THE RESULT: THE DEFENDANT WAS PERSONALLY LIABLE TO REPAY THE COSTS PAID TO BLUEPRINT
As to whether the Defendant acted reasonably in defending these proceedings, I record that, first of all, the Defendant engaged lawyers who were in fact not authorised to conduct litigation at all. Second, the Defendant agreed to the retainer of Blueprint, including their high charging rates, instructing Blueprint to go ahead, and did not place any kind of cap or limit on the value of the work which Blueprint did or the charges it could make. On the materials before me, she made no enquiry, let alone complaint, about the very high charges that were made by Blueprint in its two invoices.
These are not the hallmarks of an administrator anxious to look after the interests of the Estate. I accept her evidence that she was told by Blueprint that her costs would come out of the Estate.
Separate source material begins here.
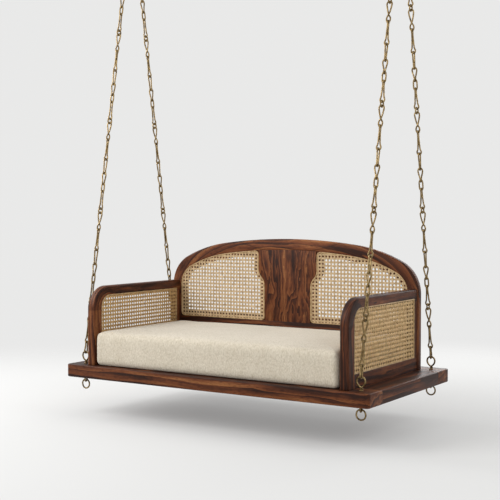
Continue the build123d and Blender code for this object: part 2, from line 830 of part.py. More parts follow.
def make_back():
    splat, rail, stile, crest = back_pieces()
    keep("back_splat", splat)
    keep("back_bottom_rail", rail)
    keep("back_crest_rail", crest)
    keep_both("back_stile", stile, grouped=False)
    joined = [("back_stile", "back_crest_rail"), ("back_stile", "back_bottom_rail"),
              ("back_stile", "back_bottom_rail"), ("back_splat", "back_bottom_rail"),
              ("back_splat", "back_crest_rail")]
    for (tenon, slot), pair in zip(back_joints(), joined):
        keep_both("back_tenons", tenon)
        cut_both(slot, *pair)
    cane, spline = back_cane()
    keep_both("back_cane", cane, grouped=False)
    keep_both("back_cane_spline", spline, grouped=False)


def make_footings():
    joined = [("front_rail", "arm_post"), ("back_rail", "back_stile"), ("back_rail", "back_bottom_rail")]
    for (tenon, slot), pair in zip(foot_joints(), joined):
        keep_both("foot_tenons", tenon)
        cut_both(slot, *pair)


def make_cushion():
    width = arm_inner_x - cushion_side_gap
    front = arm_front_y - cushion_front_reach
    cushion = block(-width, width, front, back_front_y - cushion_back_gap, cushion_lift, cushion_thickness)
    cushion = relieved(cushion.edges().filter_by(Axis.Z), cushion_corner_cut)
    cushion = relieved(edges_on(cushion, "Z", cushion_thickness), cushion_top_cut)
    keep("seat_cushion", relieved(edges_on(cushion, "Z", cushion_lift), cushion_foot_cut))


def make_ironwork():
    for place, y, rail in (("front", eye_front_y, "front_rail"), ("back", eye_back_y, "back_rail")):
        keep_both("eye_bolts", eye_bolt(y))
        cut_both(bolt_hole(y), rail)
        keep_both("plate_washers", plate_washer(y))
        keep_both("eye_nuts", eye_nut(y))
        keep_both(f"{place}_tie_ring", tie_ring(y), grouped=False)
        for link in chain(y):
            keep_both(f"{place}_chain", link, grouped=False)
    keep_both("spreader", spreader(), grouped=False)
    keep_both("hanger_link", hanger(), grouped=False)
    keep_both("ceiling_pin", ceiling_pin(), grouped=False)
    keep_both("ceiling_plate", ceiling_plate(), grouped=False)


def export_all():
    """Move the origin to the ceiling, midway between the brackets, and write each node."""
    os.makedirs("parts", exist_ok=True)
    shift = Location((0, -hang_setback, -ceiling_level()))
    for name, solids in nodes.items():
        moved = [solid.moved(shift) for solid in solids]
        shape = moved[0] if len(moved) == 1 else Compound(children=moved)
        export_step(shape, f"parts/{name}.step")


make_deck()
make_arms()
make_back()
make_footings()
make_cushion()
make_ironwork()
export_all()
print("deck top at", round(-ceiling_level(), 2), "pins at", round(pin_level() - ceiling_level(), 2))
print("chain length", round(chain_length, 2), "links in each chain", len(chain_order))
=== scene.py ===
"""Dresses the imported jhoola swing: oiled wood, woven cane, a woolly cushion and aged brass chains.

Sizes are millimetres from the middle of the deck's top face, as in the part's own source, and
at() turns them into metres in the row frame.
"""
import math

import bpy
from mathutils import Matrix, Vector


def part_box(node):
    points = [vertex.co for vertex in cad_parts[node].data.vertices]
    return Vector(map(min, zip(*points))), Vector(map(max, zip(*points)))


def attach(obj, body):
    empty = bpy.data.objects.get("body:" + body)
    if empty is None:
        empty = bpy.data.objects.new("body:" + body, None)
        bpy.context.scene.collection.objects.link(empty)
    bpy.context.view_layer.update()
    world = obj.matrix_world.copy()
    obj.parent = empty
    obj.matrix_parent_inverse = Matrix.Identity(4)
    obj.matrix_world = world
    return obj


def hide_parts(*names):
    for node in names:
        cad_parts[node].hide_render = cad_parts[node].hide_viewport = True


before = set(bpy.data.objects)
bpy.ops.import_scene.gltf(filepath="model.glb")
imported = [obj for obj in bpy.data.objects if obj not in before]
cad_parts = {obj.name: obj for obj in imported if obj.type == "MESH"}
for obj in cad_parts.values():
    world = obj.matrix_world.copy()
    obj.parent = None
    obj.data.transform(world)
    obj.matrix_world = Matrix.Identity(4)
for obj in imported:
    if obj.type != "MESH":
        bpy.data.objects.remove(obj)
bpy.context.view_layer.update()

MM = 0.001
UP = Vector((0, 0, 1))
SIDES = (("left", -1), ("right", 1))
PLACES = ("front", "back")

# ---- where things are, read from the frame ---------------------------
front_rail_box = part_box("front_rail")
back_rail_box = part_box("back_rail")
deck_top = front_rail_box[1].z
deck_middle_y = (front_rail_box[0].y + back_rail_box[1].y) / 2
half_depth = (back_rail_box[1].y - front_rail_box[0].y) / 2 / MM
half_length = front_rail_box[1].x / MM
hang_setback = -deck_middle_y / MM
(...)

But that just made it all the more necessary for her to take care. On her own case, it was not her money she was spending. In my judgment the Defendant was not acting reasonably in the way that she defended these proceedings.
Overall, I am not satisfied that it was proper for the Defendant on behalf of the Estate and at the Estate’s expense to engage Blueprint to defend the Defendant in the litigation in which she was involved. That means that, in accounting to the court-appointed administrator, she cannot claim to deduct the monies paid to Blueprint for its services. Prima facie, she must therefore pay over to the administrator the sum of £86,075.40, being the minimum amount which can be demonstrated to have been paid out of estate monies towards the satisfaction of Blueprint’s invoices for legal services.